Un atto parlamentare così spropositato, pretestuoso e dirompente sul piano umano, che rappresenterebbe un’onta non per me che lo subisco ma per voi che lo promuovete”: così Sandro Bondi ai vertici del Pd, in una lettera pubblicata su Il foglio il 16 dicembre. Già, perché Bondi è convinto che si sia scatenata una campagna mediatica contro di lui, in un crescente clima di odio nei suoi confronti, da parte del temibile centrosinistra del Pd e del giustizialismo forcaiolo dell’Idv di Di Pietro.

Naturalmente Bondi non paga esclusivamente colpe sue. In fondo, è ministro di un governo che quando sente parlare di cultura mette mano se non alla pistola, quantomeno ai lettori di codici a barre di Tremonti, che suggeriscono sempre di svendere, mai di valorizzare. La cultura è un costo, e i costi si tagliano. E Bondi non è certo lì (così come i suoi predecessori) per meriti in ambito culturale. Ma allora perché è stato scelto proprio lui, perché chiedere proprio all’orrido Bondi di agevolare, come fa il glicerolo, l’espulsione della cultura dai settori che contano, sia pure con evidenti cadute di decenza (si ricordi lo scandalo bulgaro)? Perché Bondi è il coordinatore del Pdl. E, in seconda battuta, perché per essere il coordinatore del Pdl occorre essere talmente fedeli al capo (non così per Cicchitto, la cui aggressività e tracotanza fanno pensare a una doppia fedeltà, al capo e ai leader delle organizzazioni di cui si aveva la tessera in tempi lontani) da annullare volontariamente qualsiasi tratto della propria personalità possa entrare in conflitto con il compito di amplificare unicamente la voce del capo stesso.

Bondi sarà orrido, ma è difficile trovarlo antipatico.
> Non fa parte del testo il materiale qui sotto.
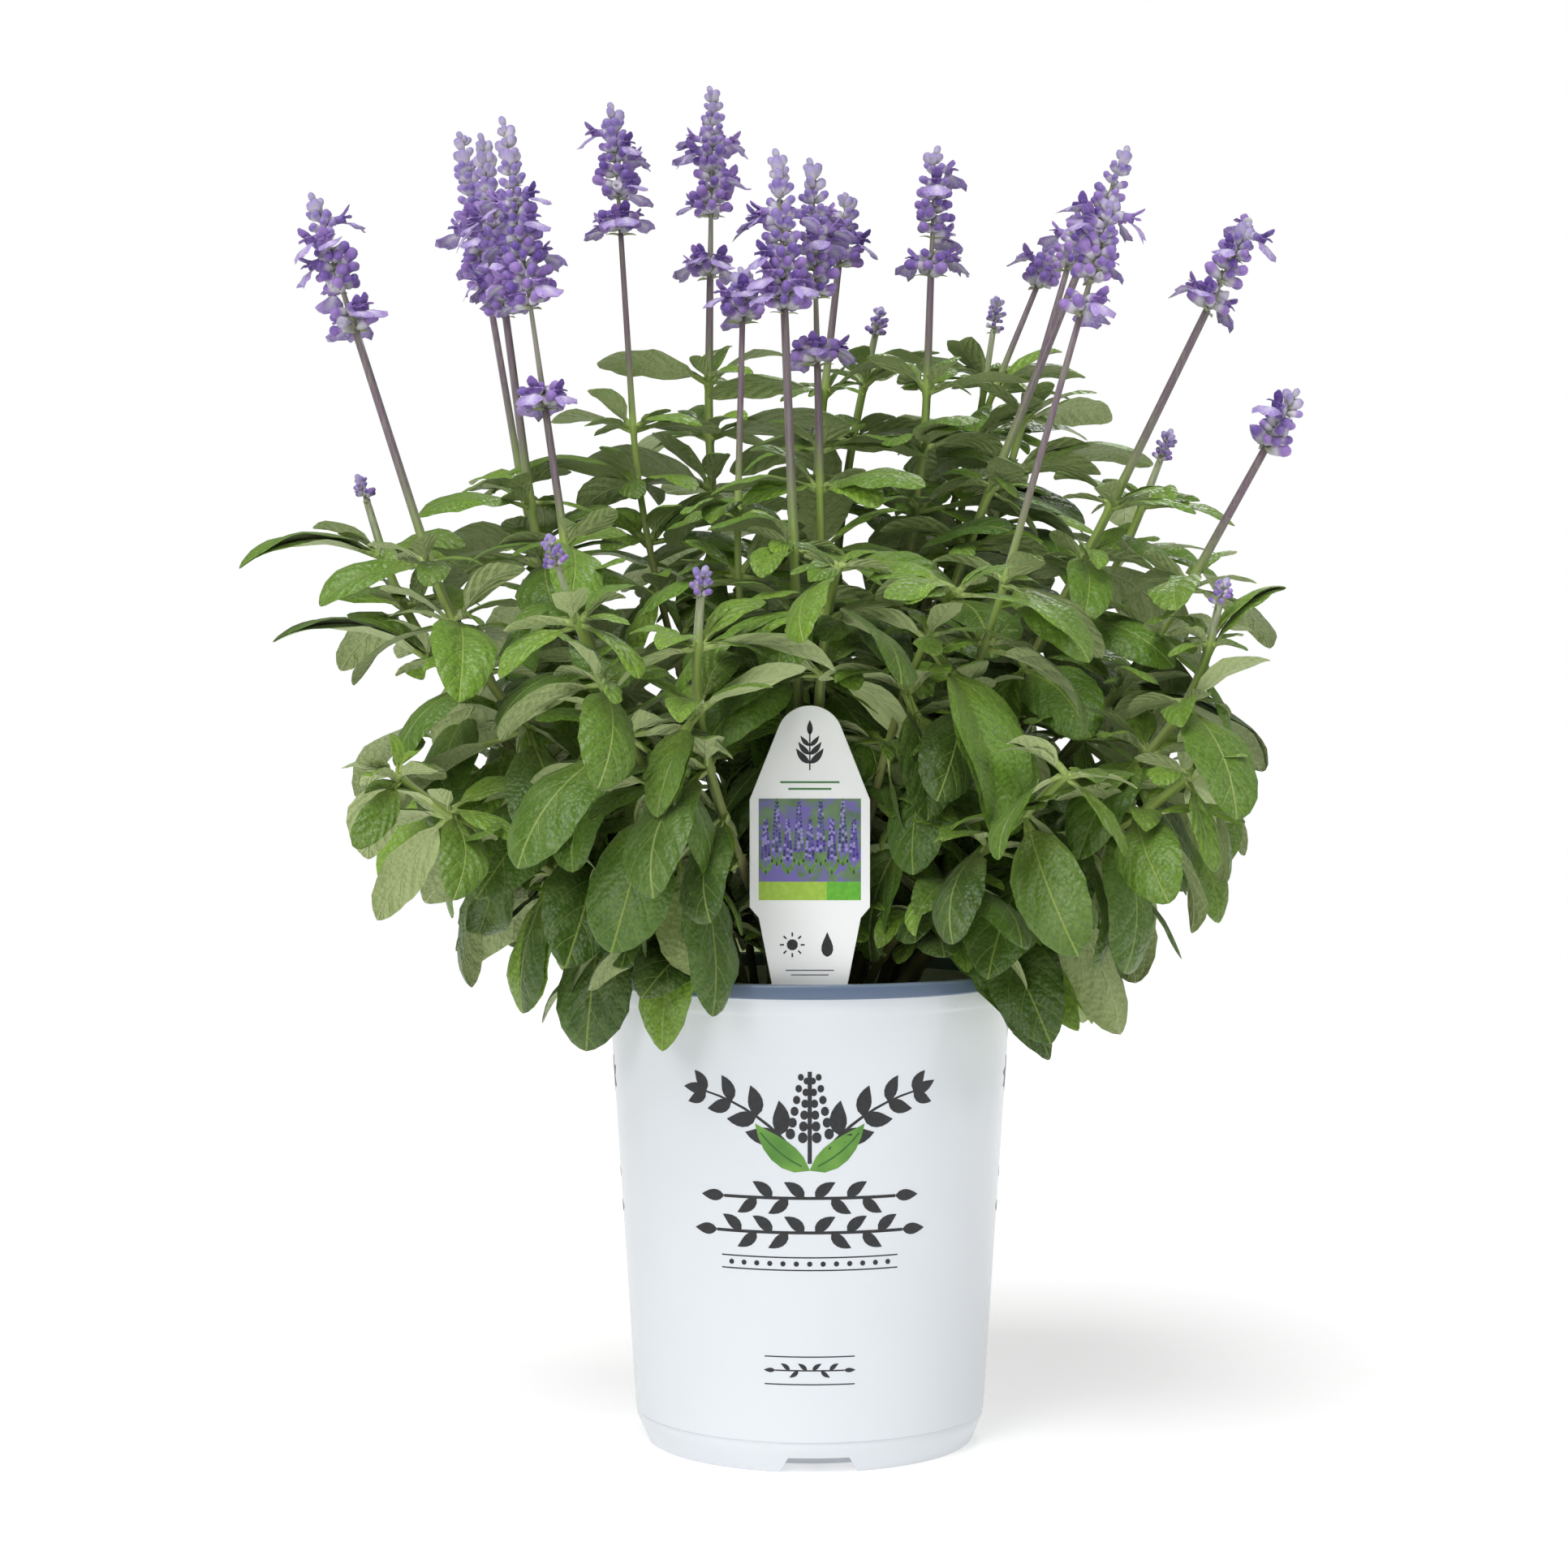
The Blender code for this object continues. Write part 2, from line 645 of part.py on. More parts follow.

Perché la studiata obbedienza cieca al capo lo rende, paradossalmente, più umano. Ma è un errore nel quale occorre non cadere: il principale successo di Berlusconi è quello di aver fatto credere all’Italia che le classi dirigenziali, e in primis quella politica, devono adeguarsi al ribasso, devono non solo presentare gli stessi difetti storici degli Italiani, ma farsene megafono, rappresentarli pubblicamente per trasformarli in punti di forza agli occhi dell’elettorato. La tragedia italiana ha i suoi attori protagonisti in Sallusti, nella Santanché, in Bondi, e in tanti altri miracolati come loro. Che probabilmente non avrebbero avuto bisogno di un palcoscenico simile, potevano accontentarsi di recitare in teatri meno vasti. Berlusconi, al contrario, aveva proprio bisogno di loro. Per questo sarebbe davvero un bene, se Bondi fosse sfiduciato.